Section renewals are made each year prior to April 4th. We are currently mailing renewal information to the President or Senior Advisor each year prior to insurance renewal time.
How do you get your NAR Section “up and running”?
Once you have enough people interested in forming a club, you must hold an organizational meeting. See the “Administration” page for details on how to do this. This meeting will be the formal kickoff for your NAR Section. Here you will put up a formal structure for the club and write its bylaws, the rules for conducting club operations and business. You should publicize this organizational meeting, using the same methods described above. If you used posters, flyers, or a demonstration launch prior to forming the club, you may have already advertised this meeting. If not, it’s time to put up the posters and print up the flyers telling everyone about your meeting.
If your publicity methods got the names and addresses of rocketeers in your area, touch base with these folks. Give them a call, see if they’re still interested — shoot the breeze about rockets, and remind them of the meeting. You can also get ideas about your club from those interested before the meeting as well. If you only have an address and can’t find a phone number in the book, try a mailing. A postcard with the date, time, and place of the meeting, plus a person and phone number to contact will work well. It’s also cheaper than a letter.

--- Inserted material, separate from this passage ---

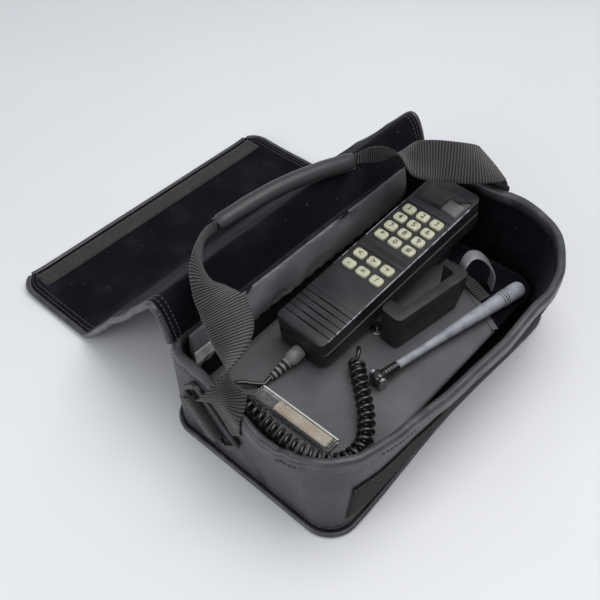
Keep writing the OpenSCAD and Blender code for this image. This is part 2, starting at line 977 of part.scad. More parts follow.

Next, do the “posters and flyers” bit again. There may be modelers who missed your first run of publicity. Don’t deny them the chance to get involved. There will be a lot of work and a lot of fun for them to participate in, so get the publicity machine working again. It’s also a good time to touch base with the hobby shop owner. Let him know how things are progressing. He may have ideas that will help.
If your club is mostly youngsters, choose an adult leader to run the first meeting. An adult is more likely to keep things under control, and often has experience getting things organized. He or she will be able to keep the meeting moving toward its objectives. It’s all too easy to fall into shooting the breeze about rockets instead of getting the club organized!